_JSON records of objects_
------

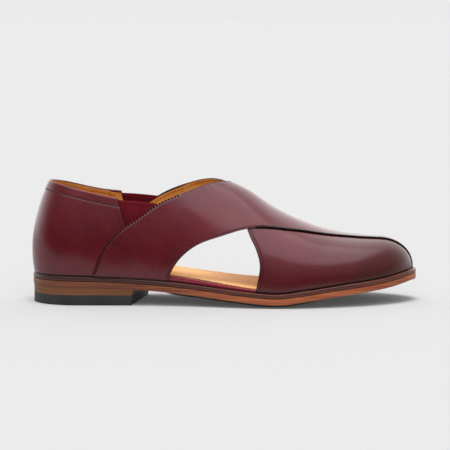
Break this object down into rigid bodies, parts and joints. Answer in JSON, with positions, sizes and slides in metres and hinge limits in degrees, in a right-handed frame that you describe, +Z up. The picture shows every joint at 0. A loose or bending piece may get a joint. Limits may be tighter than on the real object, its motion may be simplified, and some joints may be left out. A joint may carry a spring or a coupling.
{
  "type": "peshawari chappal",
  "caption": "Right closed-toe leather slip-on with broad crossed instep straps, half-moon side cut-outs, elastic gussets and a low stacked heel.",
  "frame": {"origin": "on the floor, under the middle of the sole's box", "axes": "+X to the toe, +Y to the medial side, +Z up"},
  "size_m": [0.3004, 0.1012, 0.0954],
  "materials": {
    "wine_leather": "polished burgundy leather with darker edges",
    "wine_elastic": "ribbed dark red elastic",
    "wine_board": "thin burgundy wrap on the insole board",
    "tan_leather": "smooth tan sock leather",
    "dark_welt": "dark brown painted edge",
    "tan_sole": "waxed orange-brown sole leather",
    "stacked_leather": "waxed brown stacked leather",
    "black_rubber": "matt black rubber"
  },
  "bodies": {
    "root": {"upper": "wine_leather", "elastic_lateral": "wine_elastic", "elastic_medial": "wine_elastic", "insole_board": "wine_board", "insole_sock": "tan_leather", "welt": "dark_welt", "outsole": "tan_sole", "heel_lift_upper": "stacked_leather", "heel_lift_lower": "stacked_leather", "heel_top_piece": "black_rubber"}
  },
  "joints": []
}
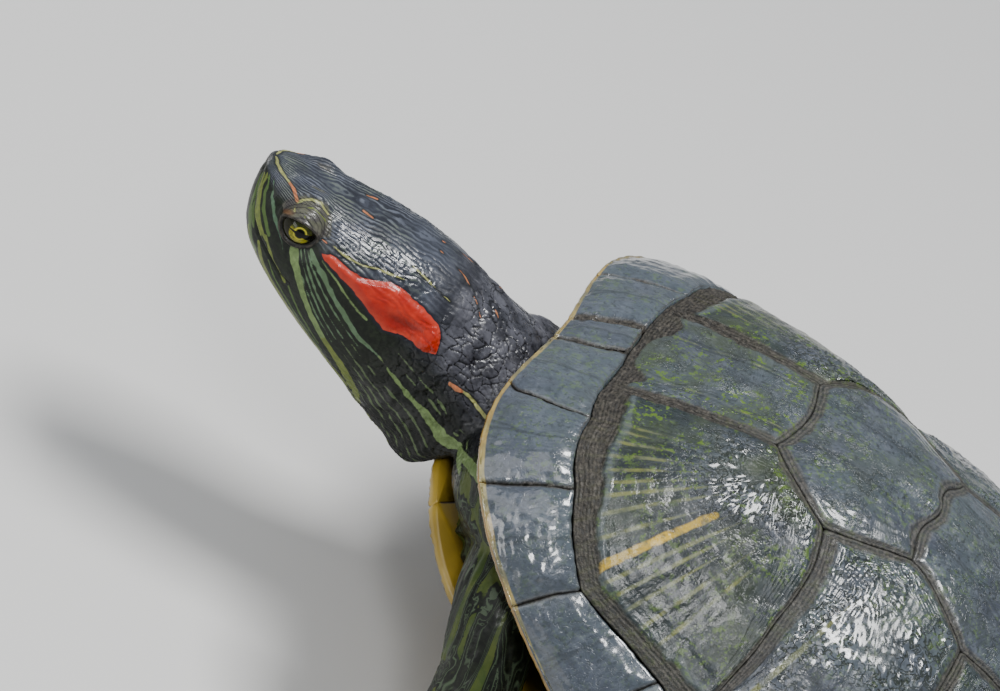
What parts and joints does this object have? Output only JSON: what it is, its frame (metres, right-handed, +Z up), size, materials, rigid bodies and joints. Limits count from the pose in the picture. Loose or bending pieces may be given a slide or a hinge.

------

_TASK DIRECTIONS_
Copy out all of the lines above exactly.

_TASK SOLUTION_
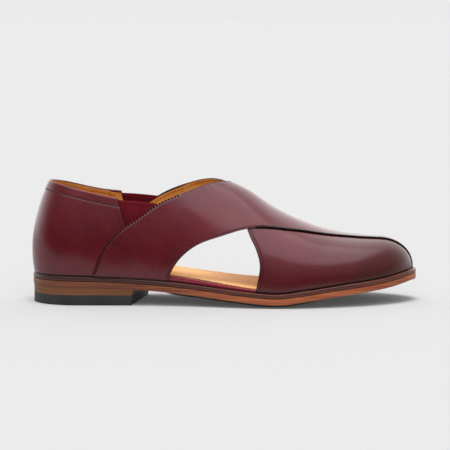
Break this object down into rigid bodies, parts and joints. Answer in JSON, with positions, sizes and slides in metres and hinge limits in degrees, in a right-handed frame that you describe, +Z up. The picture shows every joint at 0. A loose or bending piece may get a joint. Limits may be tighter than on the real object, its motion may be simplified, and some joints may be left out. A joint may carry a spring or a coupling.
{
  "type": "peshawari chappal",
  "caption": "Right closed-toe leather slip-on with broad crossed instep straps, half-moon side cut-outs, elastic gussets and a low stacked heel.",
  "frame": {"origin": "on the floor, under the middle of the sole's box", "axes": "+X to the toe, +Y to the medial side, +Z up"},
  "size_m": [0.3004, 0.1012, 0.0954],
  "materials": {
    "wine_leather": "polished burgundy leather with darker edges",
    "wine_elastic": "ribbed dark red elastic",
    "wine_board": "thin burgundy wrap on the insole board",
    "tan_leather": "smooth tan sock leather",
    "dark_welt": "dark brown painted edge",
    "tan_sole": "waxed orange-brown sole leather",
    "stacked_leather": "waxed brown stacked leather",
    "black_rubber": "matt black rubber"
  },
  "bodies": {
    "root": {"upper": "wine_leather", "elastic_lateral": "wine_elastic", "elastic_medial": "wine_elastic", "insole_board": "wine_board", "insole_sock": "tan_leather", "welt": "dark_welt", "outsole": "tan_sole", "heel_lift_upper": "stacked_leather", "heel_lift_lower": "stacked_leather", "heel_top_piece": "black_rubber"}
  },
  "joints": []
}
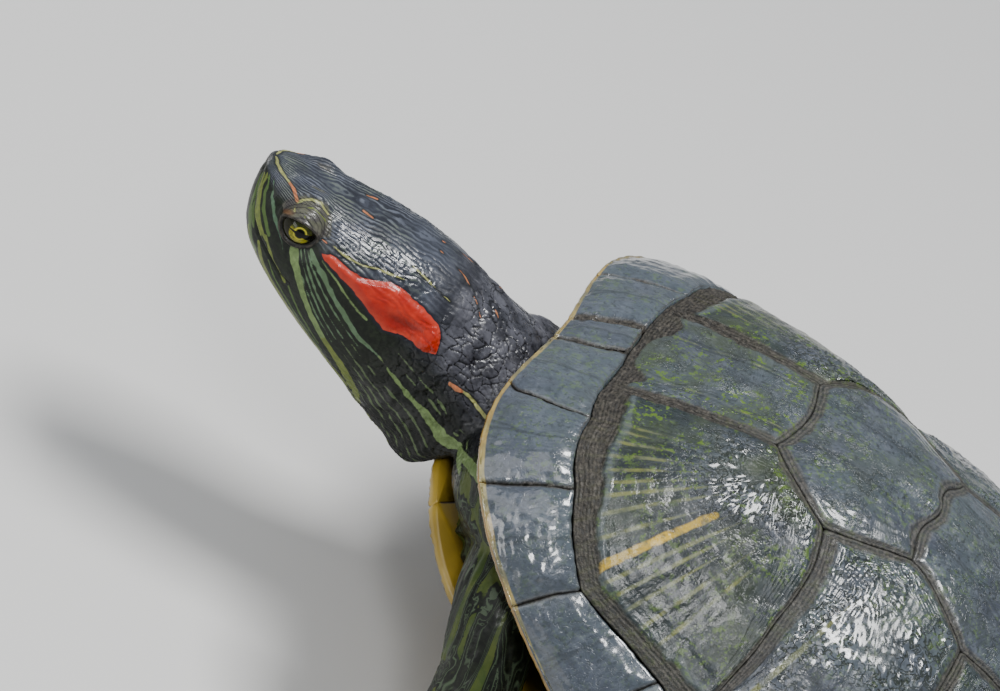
What parts and joints does this object have? Output only JSON: what it is, its frame (metres, right-handed, +Z up), size, materials, rigid bodies and joints. Limits count from the pose in the picture. Loose or bending pieces may be given a slide or a hinge.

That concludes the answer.